======== EXTRACTED DATA
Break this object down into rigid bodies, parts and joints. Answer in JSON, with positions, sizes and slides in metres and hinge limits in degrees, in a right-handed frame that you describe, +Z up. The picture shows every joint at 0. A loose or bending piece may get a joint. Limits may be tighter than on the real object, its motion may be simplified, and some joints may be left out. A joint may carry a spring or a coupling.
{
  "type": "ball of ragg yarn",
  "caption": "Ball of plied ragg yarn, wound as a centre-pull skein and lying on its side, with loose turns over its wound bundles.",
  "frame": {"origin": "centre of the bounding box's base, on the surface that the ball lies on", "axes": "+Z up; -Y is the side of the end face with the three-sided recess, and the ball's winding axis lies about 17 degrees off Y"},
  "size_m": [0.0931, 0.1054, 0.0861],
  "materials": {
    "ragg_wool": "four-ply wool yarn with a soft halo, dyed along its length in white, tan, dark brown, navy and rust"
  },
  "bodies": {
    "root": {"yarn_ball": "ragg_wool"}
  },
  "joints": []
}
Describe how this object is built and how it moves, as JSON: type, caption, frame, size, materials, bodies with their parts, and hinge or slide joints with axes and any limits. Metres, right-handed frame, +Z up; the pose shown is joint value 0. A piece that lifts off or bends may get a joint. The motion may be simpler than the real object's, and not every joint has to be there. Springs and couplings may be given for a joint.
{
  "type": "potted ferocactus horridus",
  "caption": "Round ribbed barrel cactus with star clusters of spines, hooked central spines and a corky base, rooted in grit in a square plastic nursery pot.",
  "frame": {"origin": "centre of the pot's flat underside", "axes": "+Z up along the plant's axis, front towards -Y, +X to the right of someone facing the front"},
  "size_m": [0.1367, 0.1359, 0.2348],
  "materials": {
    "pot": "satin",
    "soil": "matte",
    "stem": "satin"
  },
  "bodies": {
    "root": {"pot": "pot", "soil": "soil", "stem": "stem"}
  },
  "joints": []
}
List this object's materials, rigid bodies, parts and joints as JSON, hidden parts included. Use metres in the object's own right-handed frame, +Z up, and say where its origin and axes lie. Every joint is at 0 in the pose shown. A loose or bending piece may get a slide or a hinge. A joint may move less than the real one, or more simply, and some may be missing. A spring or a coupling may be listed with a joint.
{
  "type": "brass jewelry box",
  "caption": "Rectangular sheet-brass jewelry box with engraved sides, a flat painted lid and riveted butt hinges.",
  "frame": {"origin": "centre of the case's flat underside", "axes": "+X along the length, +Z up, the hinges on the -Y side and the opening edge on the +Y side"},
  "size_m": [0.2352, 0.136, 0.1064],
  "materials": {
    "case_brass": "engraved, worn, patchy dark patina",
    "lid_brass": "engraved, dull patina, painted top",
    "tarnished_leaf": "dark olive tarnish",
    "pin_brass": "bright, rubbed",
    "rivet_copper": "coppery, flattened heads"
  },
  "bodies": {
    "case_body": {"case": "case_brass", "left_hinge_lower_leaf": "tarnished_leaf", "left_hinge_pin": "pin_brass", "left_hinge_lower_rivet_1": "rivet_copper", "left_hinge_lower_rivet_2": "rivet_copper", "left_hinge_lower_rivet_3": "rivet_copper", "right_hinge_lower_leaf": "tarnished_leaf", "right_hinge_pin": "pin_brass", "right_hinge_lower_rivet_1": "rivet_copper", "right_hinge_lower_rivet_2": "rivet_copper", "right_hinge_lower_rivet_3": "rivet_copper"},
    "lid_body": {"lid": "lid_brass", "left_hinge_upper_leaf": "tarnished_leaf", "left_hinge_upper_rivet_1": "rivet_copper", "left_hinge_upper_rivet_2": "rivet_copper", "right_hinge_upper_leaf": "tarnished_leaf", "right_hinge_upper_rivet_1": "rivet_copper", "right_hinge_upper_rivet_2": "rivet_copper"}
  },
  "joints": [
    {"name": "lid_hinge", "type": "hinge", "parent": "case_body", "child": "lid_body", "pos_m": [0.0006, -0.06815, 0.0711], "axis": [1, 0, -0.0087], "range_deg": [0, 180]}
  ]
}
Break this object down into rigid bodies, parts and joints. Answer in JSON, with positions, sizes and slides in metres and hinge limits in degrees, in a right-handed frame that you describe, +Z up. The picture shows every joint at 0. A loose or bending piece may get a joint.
================
YOUR TASK :: Every line of the records above needs to be given again exactly.

THE RESULT ::
Break this object down into rigid bodies, parts and joints. Answer in JSON, with positions, sizes and slides in metres and hinge limits in degrees, in a right-handed frame that you describe, +Z up. The picture shows every joint at 0. A loose or bending piece may get a joint. Limits may be tighter than on the real object, its motion may be simplified, and some joints may be left out. A joint may carry a spring or a coupling.
{
  "type": "ball of ragg yarn",
  "caption": "Ball of plied ragg yarn, wound as a centre-pull skein and lying on its side, with loose turns over its wound bundles.",
  "frame": {"origin": "centre of the bounding box's base, on the surface that the ball lies on", "axes": "+Z up; -Y is the side of the end face with the three-sided recess, and the ball's winding axis lies about 17 degrees off Y"},
  "size_m": [0.0931, 0.1054, 0.0861],
  "materials": {
    "ragg_wool": "four-ply wool yarn with a soft halo, dyed along its length in white, tan, dark brown, navy and rust"
  },
  "bodies": {
    "root": {"yarn_ball": "ragg_wool"}
  },
  "joints": []
}
Describe how this object is built and how it moves, as JSON: type, caption, frame, size, materials, bodies with their parts, and hinge or slide joints with axes and any limits. Metres, right-handed frame, +Z up; the pose shown is joint value 0. A piece that lifts off or bends may get a joint. The motion may be simpler than the real object's, and not every joint has to be there. Springs and couplings may be given for a joint.
{
  "type": "potted ferocactus horridus",
  "caption": "Round ribbed barrel cactus with star clusters of spines, hooked central spines and a corky base, rooted in grit in a square plastic nursery pot.",
  "frame": {"origin": "centre of the pot's flat underside", "axes": "+Z up along the plant's axis, front towards -Y, +X to the right of someone facing the front"},
  "size_m": [0.1367, 0.1359, 0.2348],
  "materials": {
    "pot": "satin",
    "soil": "matte",
    "stem": "satin"
  },
  "bodies": {
    "root": {"pot": "pot", "soil": "soil", "stem": "stem"}
  },
  "joints": []
}
List this object's materials, rigid bodies, parts and joints as JSON, hidden parts included. Use metres in the object's own right-handed frame, +Z up, and say where its origin and axes lie. Every joint is at 0 in the pose shown. A loose or bending piece may get a slide or a hinge. A joint may move less than the real one, or more simply, and some may be missing. A spring or a coupling may be listed with a joint.
{
  "type": "brass jewelry box",
  "caption": "Rectangular sheet-brass jewelry box with engraved sides, a flat painted lid and riveted butt hinges.",
  "frame": {"origin": "centre of the case's flat underside", "axes": "+X along the length, +Z up, the hinges on the -Y side and the opening edge on the +Y side"},
  "size_m": [0.2352, 0.136, 0.1064],
  "materials": {
    "case_brass": "engraved, worn, patchy dark patina",
    "lid_brass": "engraved, dull patina, painted top",
    "tarnished_leaf": "dark olive tarnish",
    "pin_brass": "bright, rubbed",
    "rivet_copper": "coppery, flattened heads"
  },
  "bodies": {
    "case_body": {"case": "case_brass", "left_hinge_lower_leaf": "tarnished_leaf", "left_hinge_pin": "pin_brass", "left_hinge_lower_rivet_1": "rivet_copper", "left_hinge_lower_rivet_2": "rivet_copper", "left_hinge_lower_rivet_3": "rivet_copper", "right_hinge_lower_leaf": "tarnished_leaf", "right_hinge_pin": "pin_brass", "right_hinge_lower_rivet_1": "rivet_copper", "right_hinge_lower_rivet_2": "rivet_copper", "right_hinge_lower_rivet_3": "rivet_copper"},
    "lid_body": {"lid": "lid_brass", "left_hinge_upper_leaf": "tarnished_leaf", "left_hinge_upper_rivet_1": "rivet_copper", "left_hinge_upper_rivet_2": "rivet_copper", "right_hinge_upper_leaf": "tarnished_leaf", "right_hinge_upper_rivet_1": "rivet_copper", "right_hinge_upper_rivet_2": "rivet_copper"}
  },
  "joints": [
    {"name": "lid_hinge", "type": "hinge", "parent": "case_body", "child": "lid_body", "pos_m": [0.0006, -0.06815, 0.0711], "axis": [1, 0, -0.0087], "range_deg": [0, 180]}
  ]
}
Break this object down into rigid bodies, parts and joints. Answer in JSON, with positions, sizes and slides in metres and hinge limits in degrees, in a right-handed frame that you describe, +Z up. The picture shows every joint at 0. A loose or bending piece may get a joint.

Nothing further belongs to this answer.